*YOUR OBJECTIVE:* Give all of the lines again exactly as they read.
╭──
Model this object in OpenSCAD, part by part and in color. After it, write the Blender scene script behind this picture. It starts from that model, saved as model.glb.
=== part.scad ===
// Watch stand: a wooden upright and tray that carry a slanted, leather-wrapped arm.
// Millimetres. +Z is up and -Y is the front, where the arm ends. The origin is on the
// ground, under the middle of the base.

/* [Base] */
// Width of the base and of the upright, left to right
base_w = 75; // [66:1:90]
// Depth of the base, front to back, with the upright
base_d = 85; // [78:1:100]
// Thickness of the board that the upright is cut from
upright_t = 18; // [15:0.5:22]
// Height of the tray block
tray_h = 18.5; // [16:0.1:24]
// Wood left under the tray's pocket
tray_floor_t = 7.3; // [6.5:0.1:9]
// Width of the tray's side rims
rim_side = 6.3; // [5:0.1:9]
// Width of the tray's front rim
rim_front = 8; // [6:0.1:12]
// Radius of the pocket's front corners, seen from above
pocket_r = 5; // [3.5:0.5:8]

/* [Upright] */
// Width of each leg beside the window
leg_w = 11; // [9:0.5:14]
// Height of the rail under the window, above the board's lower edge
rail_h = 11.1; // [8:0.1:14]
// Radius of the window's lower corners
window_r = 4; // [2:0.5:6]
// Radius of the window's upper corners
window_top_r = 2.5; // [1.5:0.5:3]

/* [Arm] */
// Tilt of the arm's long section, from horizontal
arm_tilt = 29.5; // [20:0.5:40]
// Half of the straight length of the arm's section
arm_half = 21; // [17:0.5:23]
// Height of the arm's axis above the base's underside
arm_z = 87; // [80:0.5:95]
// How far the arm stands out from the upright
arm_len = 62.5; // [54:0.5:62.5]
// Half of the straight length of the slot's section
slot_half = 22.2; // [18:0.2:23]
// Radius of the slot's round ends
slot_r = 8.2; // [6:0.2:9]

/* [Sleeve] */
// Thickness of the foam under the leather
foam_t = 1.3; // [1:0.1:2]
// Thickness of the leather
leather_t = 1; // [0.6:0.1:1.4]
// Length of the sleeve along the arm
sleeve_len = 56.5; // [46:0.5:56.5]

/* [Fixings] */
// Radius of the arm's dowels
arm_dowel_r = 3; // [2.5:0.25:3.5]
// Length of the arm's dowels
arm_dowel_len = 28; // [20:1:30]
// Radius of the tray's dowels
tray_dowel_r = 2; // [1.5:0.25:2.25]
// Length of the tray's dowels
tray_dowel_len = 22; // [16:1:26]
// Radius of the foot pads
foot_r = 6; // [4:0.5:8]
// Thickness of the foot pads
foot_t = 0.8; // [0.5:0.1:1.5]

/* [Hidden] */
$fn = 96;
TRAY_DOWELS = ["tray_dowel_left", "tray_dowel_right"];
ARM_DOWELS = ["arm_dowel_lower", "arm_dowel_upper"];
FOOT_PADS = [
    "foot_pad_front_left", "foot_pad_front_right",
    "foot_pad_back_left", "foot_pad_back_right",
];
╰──
*COMPLETED EXERCISE:*
Model this object in OpenSCAD, part by part and in color. After it, write the Blender scene script behind this picture. It starts from that model, saved as model.glb.
=== part.scad ===
// Watch stand: a wooden upright and tray that carry a slanted, leather-wrapped arm.
// Millimetres. +Z is up and -Y is the front, where the arm ends. The origin is on the
// ground, under the middle of the base.

/* [Base] */
// Width of the base and of the upright, left to right
base_w = 75; // [66:1:90]
// Depth of the base, front to back, with the upright
base_d = 85; // [78:1:100]
// Thickness of the board that the upright is cut from
upright_t = 18; // [15:0.5:22]
// Height of the tray block
tray_h = 18.5; // [16:0.1:24]
// Wood left under the tray's pocket
tray_floor_t = 7.3; // [6.5:0.1:9]
// Width of the tray's side rims
rim_side = 6.3; // [5:0.1:9]
// Width of the tray's front rim
rim_front = 8; // [6:0.1:12]
// Radius of the pocket's front corners, seen from above
pocket_r = 5; // [3.5:0.5:8]

/* [Upright] */
// Width of each leg beside the window
leg_w = 11; // [9:0.5:14]
// Height of the rail under the window, above the board's lower edge
rail_h = 11.1; // [8:0.1:14]
// Radius of the window's lower corners
window_r = 4; // [2:0.5:6]
// Radius of the window's upper corners
window_top_r = 2.5; // [1.5:0.5:3]

/* [Arm] */
// Tilt of the arm's long section, from horizontal
arm_tilt = 29.5; // [20:0.5:40]
// Half of the straight length of the arm's section
arm_half = 21; // [17:0.5:23]
// Height of the arm's axis above the base's underside
arm_z = 87; // [80:0.5:95]
// How far the arm stands out from the upright
arm_len = 62.5; // [54:0.5:62.5]
// Half of the straight length of the slot's section
slot_half = 22.2; // [18:0.2:23]
// Radius of the slot's round ends
slot_r = 8.2; // [6:0.2:9]

/* [Sleeve] */
// Thickness of the foam under the leather
foam_t = 1.3; // [1:0.1:2]
// Thickness of the leather
leather_t = 1; // [0.6:0.1:1.4]
// Length of the sleeve along the arm
sleeve_len = 56.5; // [46:0.5:56.5]

/* [Fixings] */
// Radius of the arm's dowels
arm_dowel_r = 3; // [2.5:0.25:3.5]
// Length of the arm's dowels
arm_dowel_len = 28; // [20:1:30]
// Radius of the tray's dowels
tray_dowel_r = 2; // [1.5:0.25:2.25]
// Length of the tray's dowels
tray_dowel_len = 22; // [16:1:26]
// Radius of the foot pads
foot_r = 6; // [4:0.5:8]
// Thickness of the foot pads
foot_t = 0.8; // [0.5:0.1:1.5]

/* [Hidden] */
$fn = 96;
TRAY_DOWELS = ["tray_dowel_left", "tray_dowel_right"];
ARM_DOWELS = ["arm_dowel_lower", "arm_dowel_upper"];
FOOT_PADS = [
    "foot_pad_front_left", "foot_pad_front_right",
    "foot_pad_back_left", "foot_pad_back_right",
];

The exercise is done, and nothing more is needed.